Trades Union Congress (TUC) General Secretary Paul Nowak said the Government is threatening to take a “wrecking ball” to workers’ rights – putting the UK on a collision course with the EU. That could in turn wreak havoc with the UK’s trading relationships.

The Retained EU law Bill would put a sunset clause on a host of workers’ rights adopted from Europe – including maximum working time regulations and guarantees on holiday pay. Nowak has said that the Conservatives do not have a mandate to “slash and burn people’s rights at work”.

Professor Keith Ewing, of the Institute of Employment Rights, told Byline Times that it is “good news that the EU is finally waking up to what is happening here”. 

“The Retained EU Law Bill threatens at the stroke of a pen to wipe out core workers’ rights (including the right to paid holidays), while the Strikes (Minimum Service Levels) Bill will weaken still further the power of trade unions,” he said.

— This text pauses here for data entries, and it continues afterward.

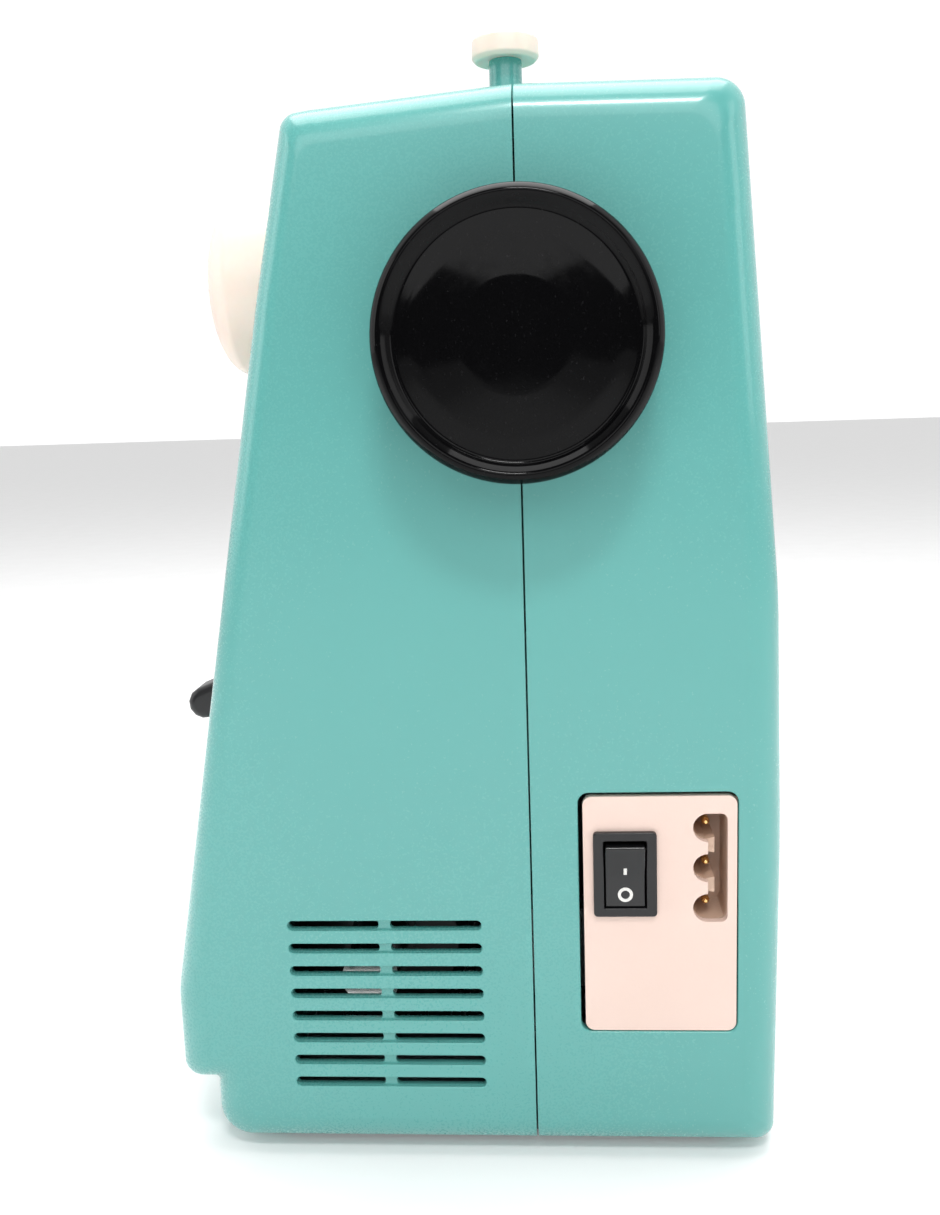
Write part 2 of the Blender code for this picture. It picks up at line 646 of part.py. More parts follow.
def crank():
    pin_z = SHAFT_Z + CRANK_RADIUS
    web = rod('x', 0, SHAFT_Z, CRANK_RADIUS + 3, NEEDLE_X + 10, NEEDLE_X + 18 - GAP, 24)
    disc = add_object('crank_disc', web, 'steel', (0, 0, SHAFT_Z))
    weld(disc, rod('x', 0, pin_z, CRANK_PIN_RADIUS, NEEDLE_X + 4.5, NEEDLE_X + 14, 12), 'crank_pin')
    outline = bar((0, pin_z - LINK_LENGTH), (0, pin_z), CRANK_PIN_RADIUS + 1.4)
    strip = prism('x', outline, NEEDLE_X + 5.2, NEEDLE_X + 7.8)
    link = add_object('needle_link', strip, 'steel', (0, 0, pin_z))
    cut(link, rod('x', 0, pin_z, CRANK_PIN_RADIUS + RUNNING, NEEDLE_X - 1, NEEDLE_X + 14, 12), 'link_bore')


def drive_line():
    pivot = (0, 0, SHAFT_Z)
    shaft = rod('x', 0, SHAFT_Z, SHAFT_RADIUS, NEEDLE_X + 18, WHEEL_FACE - 9)
    add_object('main_shaft', shaft, 'steel', pivot)
    bore = SHAFT_RADIUS + GAP
    pulley('wheel_pulley', 'cast_aluminium', 0, SHAFT_Z, bore, WHEEL_PULLEY_RADIUS, WHEEL_PULLEY_RADIUS + 2,
           -24, -12, 28)
    pulley('upper_timing_pulley', 'black_plastic', 0, SHAFT_Z, bore, TIMING_RADIUS, TIMING_RADIUS + 1,
           -67, -55, 20)
    bore = LOWER_RADIUS + GAP
    pulley('lower_timing_pulley', 'black_plastic', 0, LOWER_Z, bore, TIMING_RADIUS, TIMING_RADIUS + 1,
           -67, -55, 20)
    belt('timing_belt', (0, LOWER_Z), TIMING_RADIUS + GAP, (0, SHAFT_Z), TIMING_RADIUS + GAP,
         -65.2, -56.8, BELT_THICKNESS)
    add_object('lower_shaft', rod('x', 0, LOWER_Z, LOWER_RADIUS, NEEDLE_X - 8, -38), 'steel', (0, 0, LOWER_Z))
    add_object('lower_gear', ring('x', 0, LOWER_Z, bore, 8.0, NEEDLE_X - 5, NEEDLE_X + 5, 20), 'grey_plastic',
               (0, 0, LOWER_Z))
    left, right = MOTOR_X
    shoulder = MOTOR_RADIUS - 3
    motor_profile = [(0, left), (9, left), (9, left + 3), (shoulder, left + 4), (MOTOR_RADIUS, left + 7),
                     (MOTOR_RADIUS, right - 7), (shoulder, right - 4), (9, right - 3), (9, right), (0, right)]
    add_object('motor', turned('x', MOTOR_Y, MOTOR_Z, motor_profile, 28), 'black_plastic')
    pivot = (0, MOTOR_Y, MOTOR_Z)
    flange = MOTOR_PULLEY_RADIUS + 1.5
    motor_pulley = [(0, right + GAP), (2.5, right + GAP), (2.5, -24), (flange, -24), (flange, -23.2),
                    (MOTOR_PULLEY_RADIUS, -22.6), (MOTOR_PULLEY_RADIUS, -13.4), (flange, -12.8),
                    (flange, -12), (0, -12)]
    add_object('motor_pulley', turned('x', MOTOR_Y, MOTOR_Z, motor_pulley, 16), 'steel', pivot)
    belt('motor_belt', (MOTOR_Y, MOTOR_Z), MOTOR_PULLEY_RADIUS + GAP, (0, SHAFT_Z),
         WHEEL_PULLEY_RADIUS + GAP, -22.0, -14.0, BELT_THICKNESS)
    shelf = MOTOR_Z - MOTOR_RADIUS - GAP
    add_object('motor_bracket', block(left + 4, right - 4, MOTOR_Y - 20, FRAME_FRONT - GAP, shelf - 3, shelf),
               'cast_aluminium')


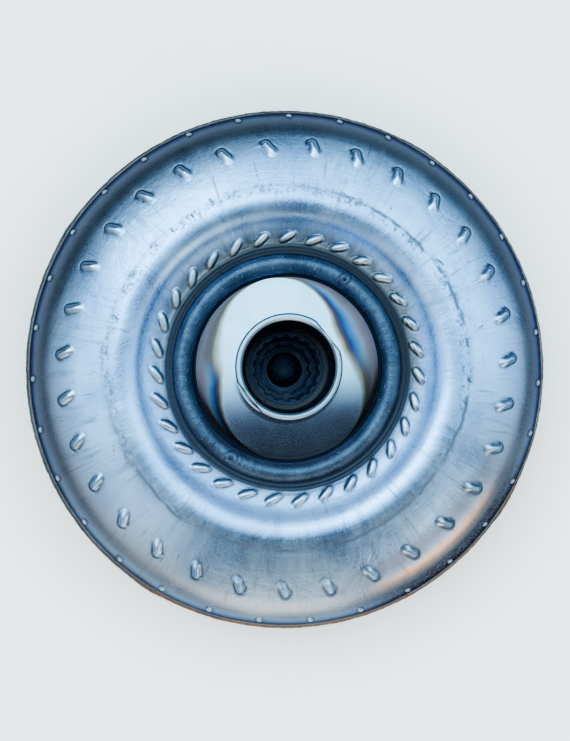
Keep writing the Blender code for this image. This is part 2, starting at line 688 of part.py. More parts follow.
def weld_ring(name, section, steps, overlaps, finish):
    """A bead all round the axis. Section gives its (radius, height) outline for a swell from 0 to 1."""
    bm = bmesh.new()
    rows = []
    for k in range(steps):
        angle = 360 * k / steps
        apart = (angle + 180 / overlaps) % (360 / overlaps) - 180 / overlaps
        swell = math.exp(-((apart / OVERLAP_REACH) ** 2))
        places = [(*polar(r, angle), z) for r, z in section(swell)]
        rows.append([bm.verts.new([c * MM for c in place]) for place in places])
    count = len(rows[0])
    for k, near in enumerate(rows):
        far = rows[(k + 1) % steps]
        for j in range(count):
            bm.faces.new((near[j], near[(j + 1) % count], far[(j + 1) % count], far[j]))
    return add_object(name, bm, FINISHES[finish])


def closure_section(swell):
    """The bead that joins the cover's skirt to the impeller."""
    inner, outer, low = RIM_R + FIT * 1.4, COVER_R - 0.3, CLOSURE_Z + FIT
    rise = OVERLAP_SWELL * swell
    crown = [(outer + rise, low + 1.0), (outer - 1.0 + rise, low + 2.6), (inner, low + 3.8)]
    return [(inner, low), (outer, low), *crown]


HUB_FLANGE_Z = WELD_SEAT_Z - HUB_FLANGE_DROP
HUB_FACE_Z = HUB_FLANGE_Z - HUB_FLANGE_T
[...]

Professor Keith Ewing says the Retained EU Law Bill threatens “at the stroke of a pen” to wipe out core workers’ rights. Photo: Mike Goldwater/Alamy

Both Bills are “clearly in breach” of the post-Brexit EU-UK Trade and Cooperation Agreement which was approved by the current Parliament, he added. 

The Government gave firm commitments on workers rights in the Brexit agreement, Tony Burke, co-chair of the Campaign For Trade Union Freedom, told Byline Times

“The decision to press ahead with scrapping many workers’ rights, secured via EU membership, cuts right across the Brexit deal,” he said. “It’s positive that the ETUC and TUC are preparing the ground to challenge the Government through the EU to maintain a level playing field on employment rights.”

The TUC has said that the Minimum Service Levels Bill – which will hit six key sectors including transport and health – will mean that when workers democratically vote to strike, they could be forced to work and sacked if they don’t. 


The union-backed group Enough is Enough has launched a campaign and petition to ‘Defend the #RightToStrike’.

Last month, the TUC welcomed interventions from the International Labour Organisation (ILO) and President Joe Biden’s administration in the US against the Government’s new anti-strikes Bill.

The ILO – the UN’s agency for workers’ rights – denied Rishi Sunak’s claim that it backed the UK’s tough new strike laws. The organisation’s head Gilbert Houngbo said he was “very worried about workers having to accept situations” due to being faced with the threat of losing their jobs if they refuse to work during strikes.

And US Labour Secretary Marty Walsh said he disagrees with the idea of “minimum service agreements” for public sector workers, and suggested that they may be detrimental to workers.

The Minimum Service Levels Bill is currently being considered by the House of Lords and is set to return later this month, following recess. 

The Northern Ireland Protocol Bill – brought in by Liz Truss when she was Trade Secretary – could be withdrawn if the EU and UK come to a deal soon to revise border controls on goods in Northern Ireland.